======== RECORDS SHOWN

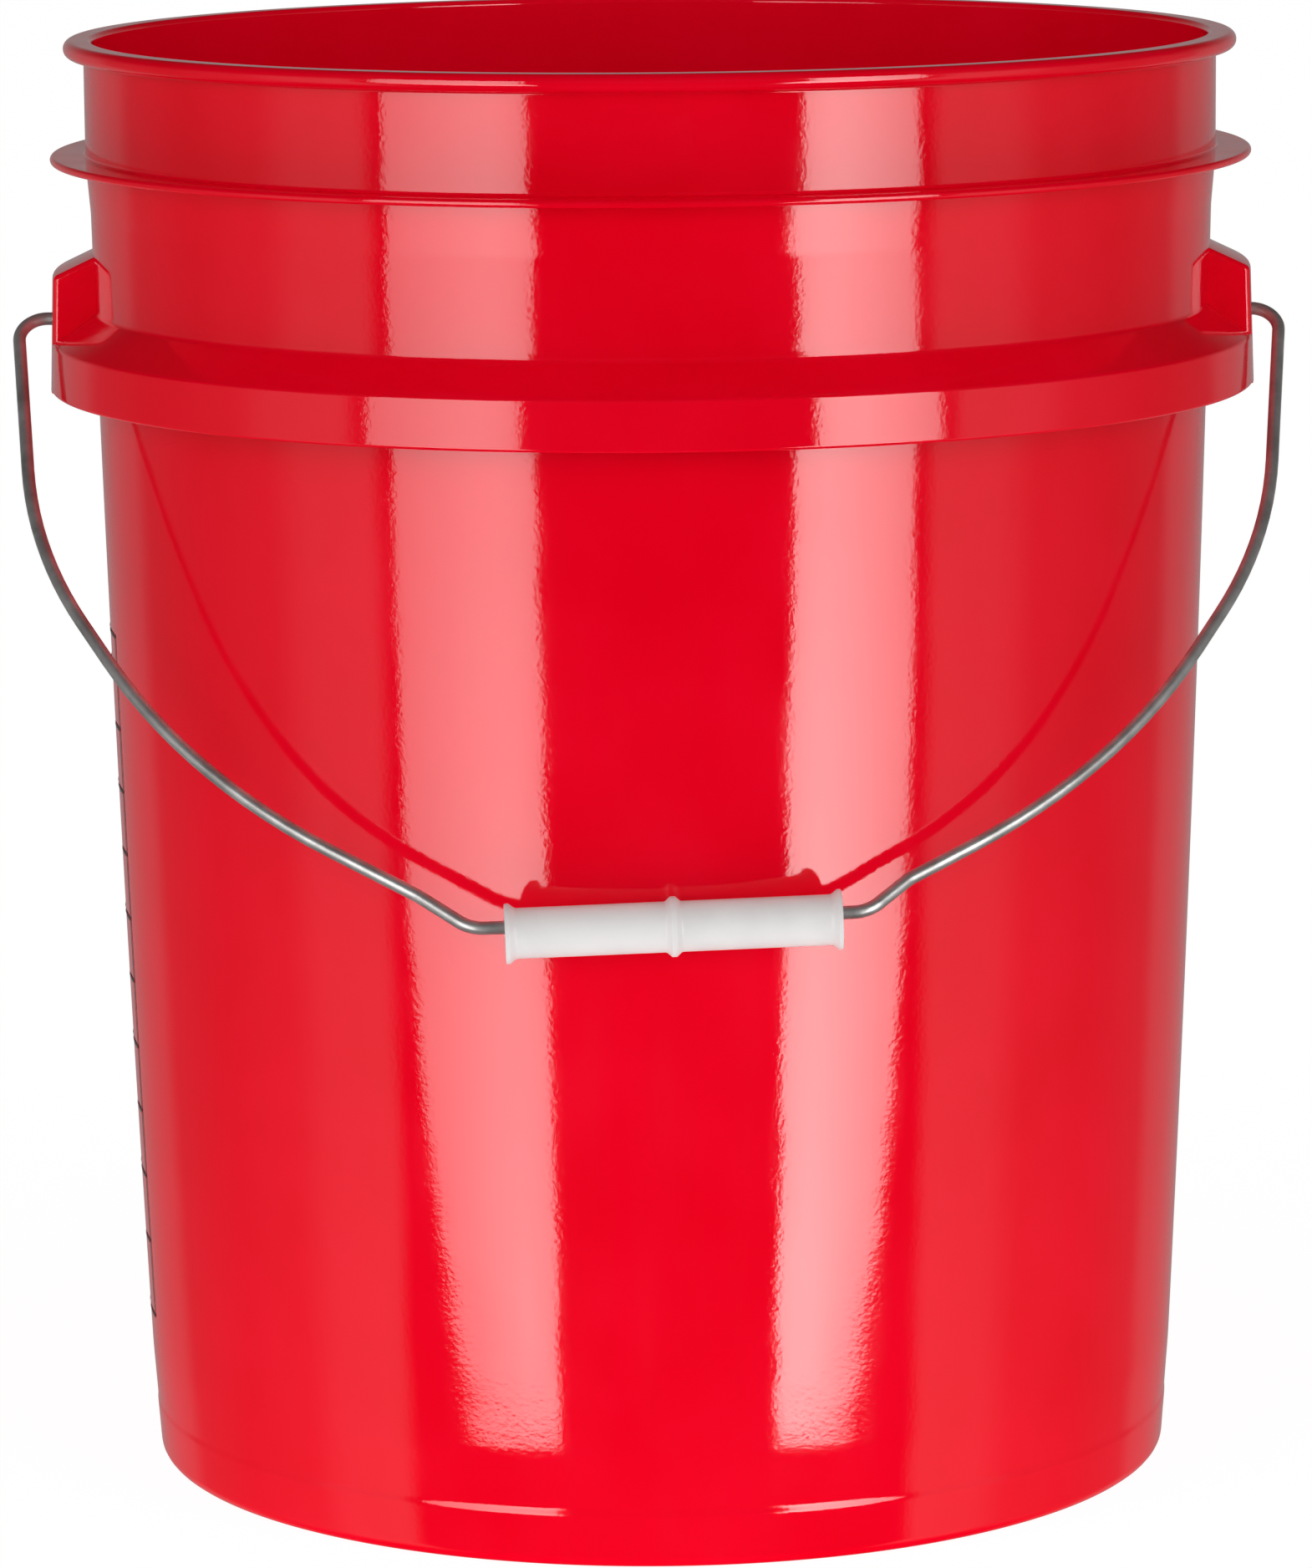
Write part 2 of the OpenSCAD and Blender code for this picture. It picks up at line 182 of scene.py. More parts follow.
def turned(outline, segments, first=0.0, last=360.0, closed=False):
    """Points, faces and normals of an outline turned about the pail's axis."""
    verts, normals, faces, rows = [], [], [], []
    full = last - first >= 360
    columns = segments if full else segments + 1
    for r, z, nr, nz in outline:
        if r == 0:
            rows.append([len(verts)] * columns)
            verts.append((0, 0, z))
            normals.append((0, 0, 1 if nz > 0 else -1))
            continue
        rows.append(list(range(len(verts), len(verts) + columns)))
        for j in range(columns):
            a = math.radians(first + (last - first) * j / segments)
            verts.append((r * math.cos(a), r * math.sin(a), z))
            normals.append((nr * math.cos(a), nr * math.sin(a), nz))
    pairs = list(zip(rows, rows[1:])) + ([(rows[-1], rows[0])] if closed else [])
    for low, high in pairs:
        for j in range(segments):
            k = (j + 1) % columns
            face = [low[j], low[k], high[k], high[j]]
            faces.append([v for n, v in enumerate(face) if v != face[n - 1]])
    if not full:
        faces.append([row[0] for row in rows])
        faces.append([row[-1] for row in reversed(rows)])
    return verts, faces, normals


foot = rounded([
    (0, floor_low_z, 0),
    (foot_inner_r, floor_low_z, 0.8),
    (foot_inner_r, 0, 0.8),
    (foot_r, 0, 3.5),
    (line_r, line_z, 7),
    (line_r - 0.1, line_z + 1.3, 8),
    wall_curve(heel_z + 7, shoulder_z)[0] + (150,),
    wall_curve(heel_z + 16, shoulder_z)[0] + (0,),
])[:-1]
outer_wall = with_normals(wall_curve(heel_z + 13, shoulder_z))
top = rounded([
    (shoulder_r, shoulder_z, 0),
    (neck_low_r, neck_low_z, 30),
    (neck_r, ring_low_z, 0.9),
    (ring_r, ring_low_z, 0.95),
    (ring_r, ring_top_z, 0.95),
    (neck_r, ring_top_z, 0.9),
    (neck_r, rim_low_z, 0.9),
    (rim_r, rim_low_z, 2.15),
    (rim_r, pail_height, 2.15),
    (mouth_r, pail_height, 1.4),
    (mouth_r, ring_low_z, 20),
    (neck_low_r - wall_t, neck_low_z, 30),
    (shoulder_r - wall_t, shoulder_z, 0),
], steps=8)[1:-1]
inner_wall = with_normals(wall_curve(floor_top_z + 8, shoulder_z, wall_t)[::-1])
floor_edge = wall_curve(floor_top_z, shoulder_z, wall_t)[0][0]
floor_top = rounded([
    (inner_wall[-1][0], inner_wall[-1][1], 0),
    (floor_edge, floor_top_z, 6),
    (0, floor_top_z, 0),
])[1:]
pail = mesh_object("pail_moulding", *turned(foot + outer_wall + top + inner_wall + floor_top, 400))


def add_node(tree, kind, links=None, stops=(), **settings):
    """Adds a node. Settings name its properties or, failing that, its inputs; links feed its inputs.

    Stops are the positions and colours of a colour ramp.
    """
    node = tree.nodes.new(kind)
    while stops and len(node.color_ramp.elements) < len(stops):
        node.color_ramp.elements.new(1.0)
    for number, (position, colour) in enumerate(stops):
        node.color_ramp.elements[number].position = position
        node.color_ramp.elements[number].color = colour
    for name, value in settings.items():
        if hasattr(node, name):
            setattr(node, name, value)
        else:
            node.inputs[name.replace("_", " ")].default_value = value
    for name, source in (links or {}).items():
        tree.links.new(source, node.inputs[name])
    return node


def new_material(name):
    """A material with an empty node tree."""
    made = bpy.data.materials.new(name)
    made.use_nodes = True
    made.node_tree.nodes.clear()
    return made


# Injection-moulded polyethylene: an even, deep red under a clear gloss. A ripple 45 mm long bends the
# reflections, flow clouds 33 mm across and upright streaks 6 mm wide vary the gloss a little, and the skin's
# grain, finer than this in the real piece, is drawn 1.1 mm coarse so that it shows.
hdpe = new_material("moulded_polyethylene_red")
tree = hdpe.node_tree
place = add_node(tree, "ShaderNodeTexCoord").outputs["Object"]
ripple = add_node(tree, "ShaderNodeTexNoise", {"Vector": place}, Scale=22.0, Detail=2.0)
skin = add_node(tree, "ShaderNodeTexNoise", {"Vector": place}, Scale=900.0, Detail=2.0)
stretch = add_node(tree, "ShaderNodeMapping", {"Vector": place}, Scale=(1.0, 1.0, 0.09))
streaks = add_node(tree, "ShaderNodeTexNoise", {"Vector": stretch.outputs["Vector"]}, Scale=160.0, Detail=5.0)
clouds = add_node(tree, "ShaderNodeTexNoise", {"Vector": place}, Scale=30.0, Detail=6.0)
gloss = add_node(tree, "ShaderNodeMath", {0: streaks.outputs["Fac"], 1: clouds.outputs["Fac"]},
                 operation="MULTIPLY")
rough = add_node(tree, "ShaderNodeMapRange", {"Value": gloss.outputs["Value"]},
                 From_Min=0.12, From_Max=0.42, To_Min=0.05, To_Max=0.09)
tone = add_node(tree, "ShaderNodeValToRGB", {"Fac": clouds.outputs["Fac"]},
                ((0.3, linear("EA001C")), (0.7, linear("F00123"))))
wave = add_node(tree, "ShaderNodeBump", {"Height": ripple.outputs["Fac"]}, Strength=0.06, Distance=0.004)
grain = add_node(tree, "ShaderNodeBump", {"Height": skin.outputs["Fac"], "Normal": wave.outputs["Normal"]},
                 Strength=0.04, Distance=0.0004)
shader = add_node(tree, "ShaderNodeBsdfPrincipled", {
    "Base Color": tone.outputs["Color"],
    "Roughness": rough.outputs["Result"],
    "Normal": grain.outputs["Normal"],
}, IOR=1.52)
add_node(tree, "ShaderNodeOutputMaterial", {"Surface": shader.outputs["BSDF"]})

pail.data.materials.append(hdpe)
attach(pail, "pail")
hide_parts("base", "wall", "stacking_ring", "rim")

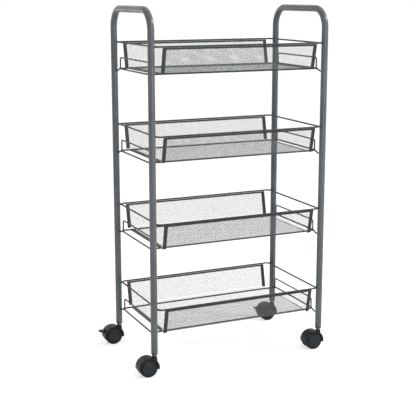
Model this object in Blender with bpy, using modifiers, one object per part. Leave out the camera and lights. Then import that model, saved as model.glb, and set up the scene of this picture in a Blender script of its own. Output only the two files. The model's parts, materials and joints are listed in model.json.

================

### [GOAL OF THE EXERCISE]
Each record above should be returned exactly as it appears.

### [PROBLEM SOLUTION]
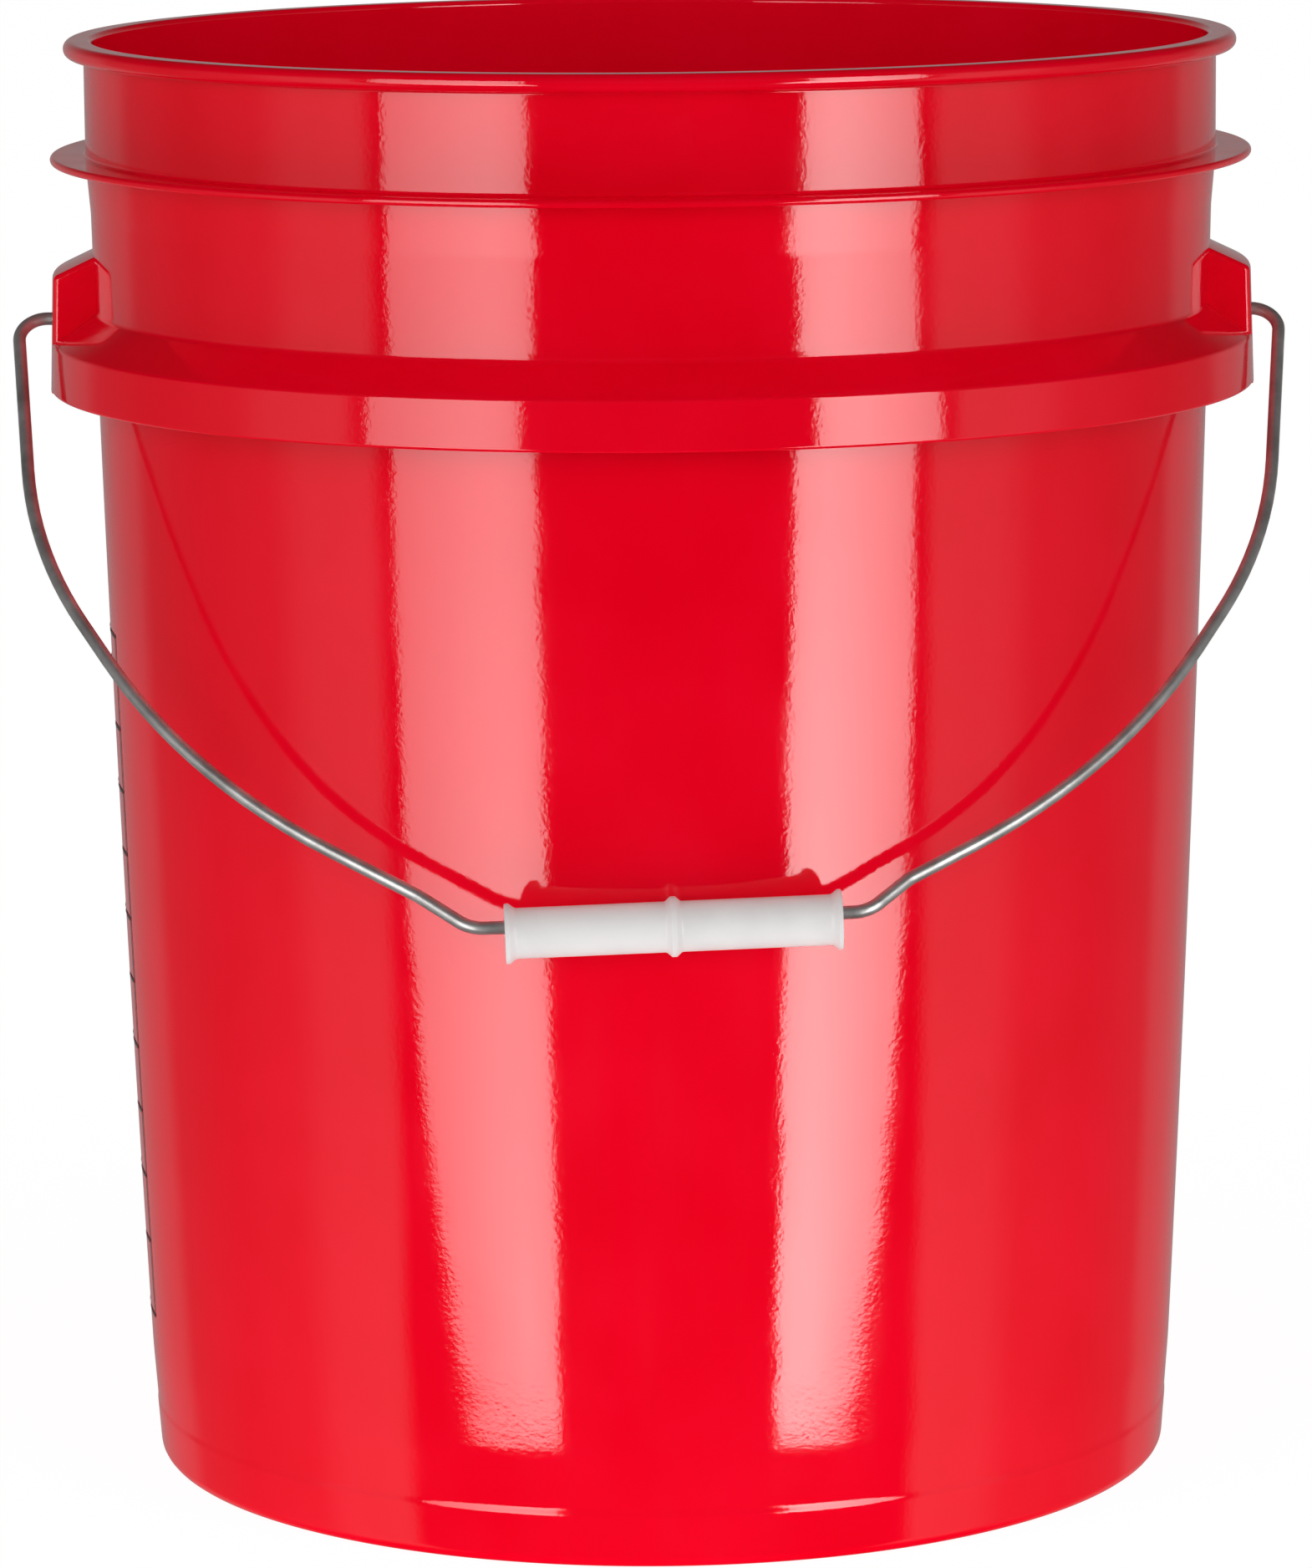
Write part 2 of the OpenSCAD and Blender code for this picture. It picks up at line 182 of scene.py. More parts follow.
def turned(outline, segments, first=0.0, last=360.0, closed=False):
    """Points, faces and normals of an outline turned about the pail's axis."""
    verts, normals, faces, rows = [], [], [], []
    full = last - first >= 360
    columns = segments if full else segments + 1
    for r, z, nr, nz in outline:
        if r == 0:
            rows.append([len(verts)] * columns)
            verts.append((0, 0, z))
            normals.append((0, 0, 1 if nz > 0 else -1))
            continue
        rows.append(list(range(len(verts), len(verts) + columns)))
        for j in range(columns):
            a = math.radians(first + (last - first) * j / segments)
            verts.append((r * math.cos(a), r * math.sin(a), z))
            normals.append((nr * math.cos(a), nr * math.sin(a), nz))
    pairs = list(zip(rows, rows[1:])) + ([(rows[-1], rows[0])] if closed else [])
    for low, high in pairs:
        for j in range(segments):
            k = (j + 1) % columns
            face = [low[j], low[k], high[k], high[j]]
            faces.append([v for n, v in enumerate(face) if v != face[n - 1]])
    if not full:
        faces.append([row[0] for row in rows])
        faces.append([row[-1] for row in reversed(rows)])
    return verts, faces, normals


foot = rounded([
    (0, floor_low_z, 0),
    (foot_inner_r, floor_low_z, 0.8),
    (foot_inner_r, 0, 0.8),
    (foot_r, 0, 3.5),
    (line_r, line_z, 7),
    (line_r - 0.1, line_z + 1.3, 8),
    wall_curve(heel_z + 7, shoulder_z)[0] + (150,),
    wall_curve(heel_z + 16, shoulder_z)[0] + (0,),
])[:-1]
outer_wall = with_normals(wall_curve(heel_z + 13, shoulder_z))
top = rounded([
    (shoulder_r, shoulder_z, 0),
    (neck_low_r, neck_low_z, 30),
    (neck_r, ring_low_z, 0.9),
    (ring_r, ring_low_z, 0.95),
    (ring_r, ring_top_z, 0.95),
    (neck_r, ring_top_z, 0.9),
    (neck_r, rim_low_z, 0.9),
    (rim_r, rim_low_z, 2.15),
    (rim_r, pail_height, 2.15),
    (mouth_r, pail_height, 1.4),
    (mouth_r, ring_low_z, 20),
    (neck_low_r - wall_t, neck_low_z, 30),
    (shoulder_r - wall_t, shoulder_z, 0),
], steps=8)[1:-1]
inner_wall = with_normals(wall_curve(floor_top_z + 8, shoulder_z, wall_t)[::-1])
floor_edge = wall_curve(floor_top_z, shoulder_z, wall_t)[0][0]
floor_top = rounded([
    (inner_wall[-1][0], inner_wall[-1][1], 0),
    (floor_edge, floor_top_z, 6),
    (0, floor_top_z, 0),
])[1:]
pail = mesh_object("pail_moulding", *turned(foot + outer_wall + top + inner_wall + floor_top, 400))


def add_node(tree, kind, links=None, stops=(), **settings):
    """Adds a node. Settings name its properties or, failing that, its inputs; links feed its inputs.

    Stops are the positions and colours of a colour ramp.
    """
    node = tree.nodes.new(kind)
    while stops and len(node.color_ramp.elements) < len(stops):
        node.color_ramp.elements.new(1.0)
    for number, (position, colour) in enumerate(stops):
        node.color_ramp.elements[number].position = position
        node.color_ramp.elements[number].color = colour
    for name, value in settings.items():
        if hasattr(node, name):
            setattr(node, name, value)
        else:
            node.inputs[name.replace("_", " ")].default_value = value
    for name, source in (links or {}).items():
        tree.links.new(source, node.inputs[name])
    return node


def new_material(name):
    """A material with an empty node tree."""
    made = bpy.data.materials.new(name)
    made.use_nodes = True
    made.node_tree.nodes.clear()
    return made


# Injection-moulded polyethylene: an even, deep red under a clear gloss. A ripple 45 mm long bends the
# reflections, flow clouds 33 mm across and upright streaks 6 mm wide vary the gloss a little, and the skin's
# grain, finer than this in the real piece, is drawn 1.1 mm coarse so that it shows.
hdpe = new_material("moulded_polyethylene_red")
tree = hdpe.node_tree
place = add_node(tree, "ShaderNodeTexCoord").outputs["Object"]
ripple = add_node(tree, "ShaderNodeTexNoise", {"Vector": place}, Scale=22.0, Detail=2.0)
skin = add_node(tree, "ShaderNodeTexNoise", {"Vector": place}, Scale=900.0, Detail=2.0)
stretch = add_node(tree, "ShaderNodeMapping", {"Vector": place}, Scale=(1.0, 1.0, 0.09))
streaks = add_node(tree, "ShaderNodeTexNoise", {"Vector": stretch.outputs["Vector"]}, Scale=160.0, Detail=5.0)
clouds = add_node(tree, "ShaderNodeTexNoise", {"Vector": place}, Scale=30.0, Detail=6.0)
gloss = add_node(tree, "ShaderNodeMath", {0: streaks.outputs["Fac"], 1: clouds.outputs["Fac"]},
                 operation="MULTIPLY")
rough = add_node(tree, "ShaderNodeMapRange", {"Value": gloss.outputs["Value"]},
                 From_Min=0.12, From_Max=0.42, To_Min=0.05, To_Max=0.09)
tone = add_node(tree, "ShaderNodeValToRGB", {"Fac": clouds.outputs["Fac"]},
                ((0.3, linear("EA001C")), (0.7, linear("F00123"))))
wave = add_node(tree, "ShaderNodeBump", {"Height": ripple.outputs["Fac"]}, Strength=0.06, Distance=0.004)
grain = add_node(tree, "ShaderNodeBump", {"Height": skin.outputs["Fac"], "Normal": wave.outputs["Normal"]},
                 Strength=0.04, Distance=0.0004)
shader = add_node(tree, "ShaderNodeBsdfPrincipled", {
    "Base Color": tone.outputs["Color"],
    "Roughness": rough.outputs["Result"],
    "Normal": grain.outputs["Normal"],
}, IOR=1.52)
add_node(tree, "ShaderNodeOutputMaterial", {"Surface": shader.outputs["BSDF"]})

pail.data.materials.append(hdpe)
attach(pail, "pail")
hide_parts("base", "wall", "stacking_ring", "rim")

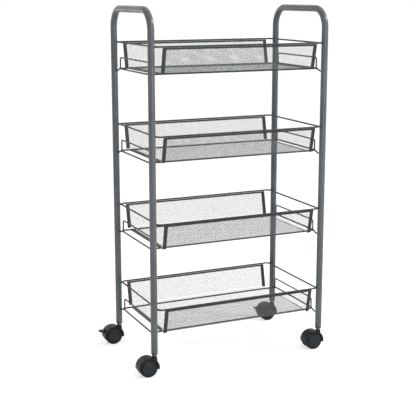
Model this object in Blender with bpy, using modifiers, one object per part. Leave out the camera and lights. Then import that model, saved as model.glb, and set up the scene of this picture in a Blender script of its own. Output only the two files. The model's parts, materials and joints are listed in model.json.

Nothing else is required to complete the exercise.